Bizim kuşaktan olanlar bilirler; futbol oynamadan önce bahse girilir, galip gelen taraf ne kazandıysa o futbolculardan toplanır ortaya konardı, maç bitiminde de galip gelen tarafa verilirdi. Bu gelenek masum bir kumar olarak düşünmek yerine, maçın daha çekişmeli geçmesi adına zaruretti. Tıpkı halı sahalarda haftalık ödenen kira parasına karşı girilen bahis gibi! Futbolcu olmak için canını dişine takan bizler, profesyonel kulüpte A takım oyuncuları ile yemek yemenin dayanılmaz sevincini yaşarken, yoksul ailelerimize karşı saf ve dürüst bir sporcu örneğini hocamıza göstermek için adeta yarışırdık. Sonuçta kazanan ve kaybeden tarafın dostluğu ve samimiyeti tertemiz vicdanımızın bir göstergesi olarak her iki tarafın da alkışını hak ederdik. Ancak kapitalizmin çarkında dünyanın en büyük endüstrisine dönüşen futbol ne yazık ki, futbolun tüm unsurları da masumiyetlerini bir kenara bırakıp, 80'li yıllardan sonra değişim adı altında adeta dünyayı kasıp kavuran Neo Liberalizmin etkisi ile toplumsal ahlakın çöküşünü de birlikte getirdi. Önceleyin hatır şikesi, ardından bölgesel şike, devamında şike ile devam etti. 90'lı ve 2000'li yıllarda ise insanların her istediğine kavuşur gibi görünen ancak kredi ve finans desteği ile alınan kapitalizmin iğrenç yüzünün maskesi de, futbol sahalarını çamura bulaştırmakta gecikmedi. Önce Avrupa'da, sonraki yıllarda ise giderek yasallaşan iddia oyunu, devletin izin verdiği kapitalin stadyuma dönüşmesi ve yasadışı bahisin de ülke dışına taşınması ile birlikte sektör adeta Emperyal bir görünüme büründü. Milyarlarca doların döndüğü bu çarkın içine, kimileri davet edildi, kimileri sponsor oldu, kimileri devasa holdingler ile adeta siyasi iktidarın koruyuculuğuna soyunanlar da oldu.

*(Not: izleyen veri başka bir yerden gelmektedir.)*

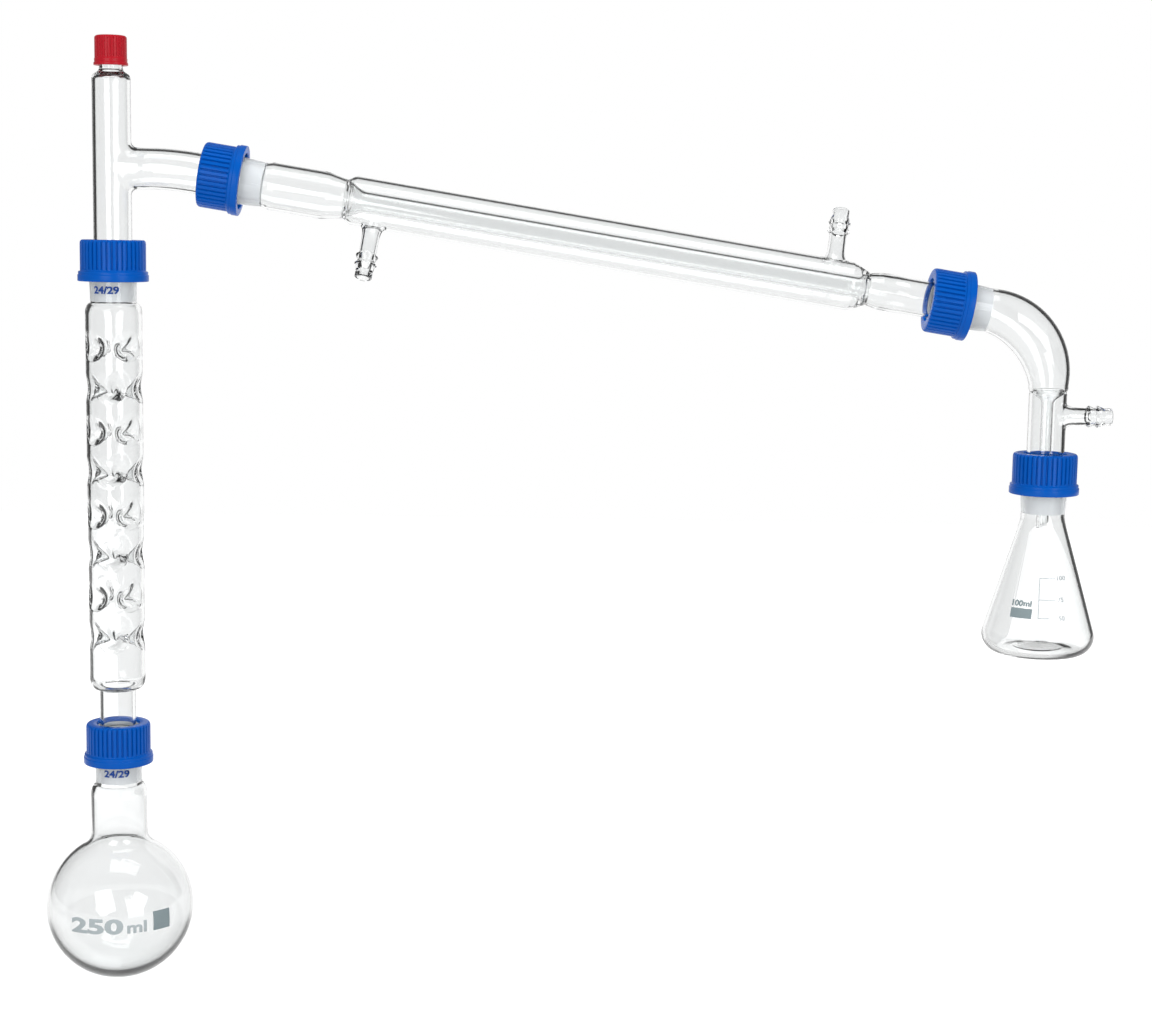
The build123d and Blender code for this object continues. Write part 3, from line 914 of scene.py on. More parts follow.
@dataclass
class RoundBottomFlask(Glassware):
    """Round bottom flask of 250 ml, whose wall is thicker inside its foot by the sag."""

    bulb: float = 42.5
    neck: float = 16.3
    blend: float = 9.0
    neck_shoulder: float = -30.6
    shoulder_drop: float = 6.2
    socket: float = 13.5
    sag: float = 1.3
    bulb_steps: int = 44
    blend_steps: int = 8

    @property
    def centre(self) -> float:
        """Height of the bulb's middle."""
        return self.bulb - self.layout.flask_height

    def bulb_line(self, wall: float) -> list[Station]:
        """Ball and its blend into the neck, less a wall."""
        reach, side = self.bulb + self.blend, self.neck + self.blend
        rise = sqrt(reach**2 - side**2)
        meet = 180 - degrees(asin(side / reach))
        ball, sag = self.bulb - wall, self.sag if wall else 0.0
        line = []
        for share in shares(self.bulb_steps):
            angle = radians(meet * share)
            lift = sag * max(0.0, cos(angle)) ** 2
            line.append(Station(ball * sin(angle), self.centre - ball * cos(angle) + lift))
        radius = self.blend + wall
        for share in shares(self.blend_steps)[1:]:
            tilt = atan2(rise, side) * (1 - share)
            line.append(Station(side - radius * cos(tilt), self.centre + rise - radius * sin(tilt)))
        return line

    def build(self) -> Object:
        """Make the flask."""
        top, drop, wall = self.neck_shoulder, self.shoulder_drop, self.wall
        outside, inside = self.joint.socket(self.socket)
        outer = self.bulb_line(0) + shoulder(self.socket, self.neck, top, drop) + outside
        inner = self.bulb_line(wall) + shoulder(self.joint.end, self.neck - wall, top - 0.4, drop + 1)
        draft = Draft()
        draft.tube(self.layout.flask, (outer, inner + inside), around(FINE_RINGS), (-1,), self.joint.thread)
        return self.dress(draft, "flask_250", "flask", "round_bottom_flask", "flask_socket")


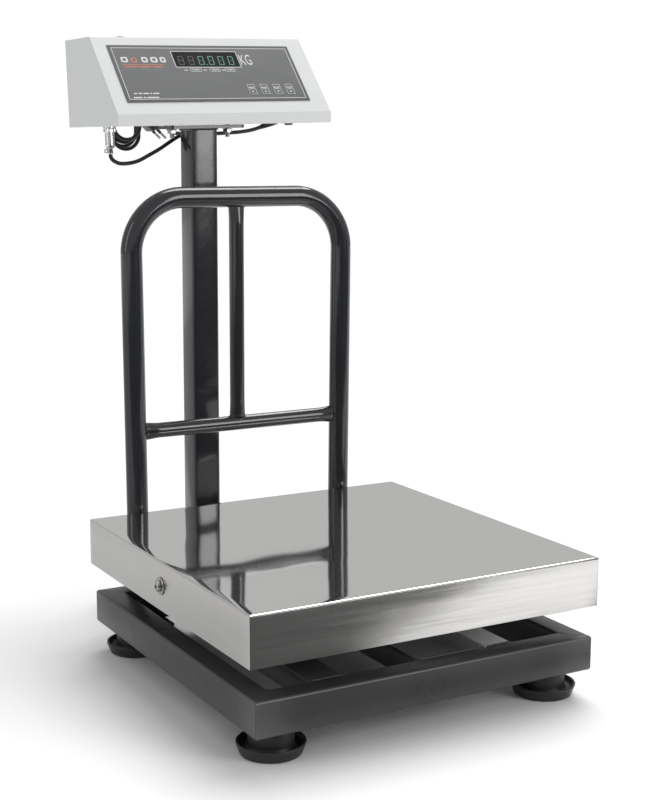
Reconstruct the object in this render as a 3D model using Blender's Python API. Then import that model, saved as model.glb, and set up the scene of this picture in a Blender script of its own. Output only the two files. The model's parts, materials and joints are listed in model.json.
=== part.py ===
"""Platform weighing scale: steel pan on a load cell, guard rail, column and indicator.

Metres, +Z up, front towards -Y, right towards +X. The origin is on the floor, under the
centre of the scale's own box, which leaves out the loose mains lead.
"""

import math

import bmesh
import bpy
from mathutils import Matrix, Vector

# ---------------------------------------------------------------- driving dimensions
GAP = 0.0003  # what touching pieces keep between them
HALF_LENGTH = 0.3065  # front of the pan to the back of the tie base, halved
CORDS_SMOOTH = 2  # bevel resolution of a cord, which gives 8 sides
END_STEP = 0.002  # the first and the last length of a cord, which set how its ends face

# Weighing pan: a folded tray of stainless sheet, open below
PAN_SIZE = 0.400
PAN_Y = PAN_SIZE / 2 - HALF_LENGTH  # centre of the pan, base frame and feet
PAN_TOP = 0.149
PAN_DEPTH = 0.0513
SHEET = 0.0012
PAN_SCREW_Z = 0.124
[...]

Hepimizin serçe parmaklarını ile girdiği iddia ne yazık ki yüzyılın en büyük soygununa döndü. Belki de hepimiz oynuyoruz bu oyunu ancak neden oynadığımızı hiç soran yok. Aksine bu oyunun birinci aktörleri gibi görünen futbolcular, başkanlar, yöneticiler, menejerler ve asla bilemeyeceğimiz nüfuslu kişiler yok mu…Herkes öyle ya da böyle bu oyunun içinde. Siyasetçinin hiç görünmediği bir alanın, siyasi bir yapının inşa ettiği bu gayri meşru düzenin şimdilik kurbanı olan futbolcuların alınlarına yapıştırıldığı bu lekenin nasıl silineceğidir.
Herkesin kendini masum ilan ettiği bir atmosferde suçlu dediğimiz futbolcuların tek suçlu olmadığıdır. Suç arama yerine suçun kaynağını ne olduğu sorusu bizce çok önemlidir.
İleri ki günlerde daha fazlasına tanık olmayacağız, güçlü bir el bu dosyayı kapatıp soyguna kaldığı yerden devam edilecektir. Kimsenin kuşkusu olmasın. Pazar büyük, müşteri de var, tezgahtarlar aynı, işleyişi tıkır tıkır... Emeksiz kazanılan milyarlar ve servetler, hesap soran yok, hesap veren yok. "İddia ediyorum", bu temizlik operasyonun bir kaç yüz garibanın dışına çıkmayacağıdır…Hırsızın yavuz olması kadar, yiğit olduğu bir dönemin içindeyiz…
Şampiyon olmak, lige tutunmak, ligde kalmak, ligin içinde olmak, iddia olmadan mümkün mü hep birlikte göreceğiz.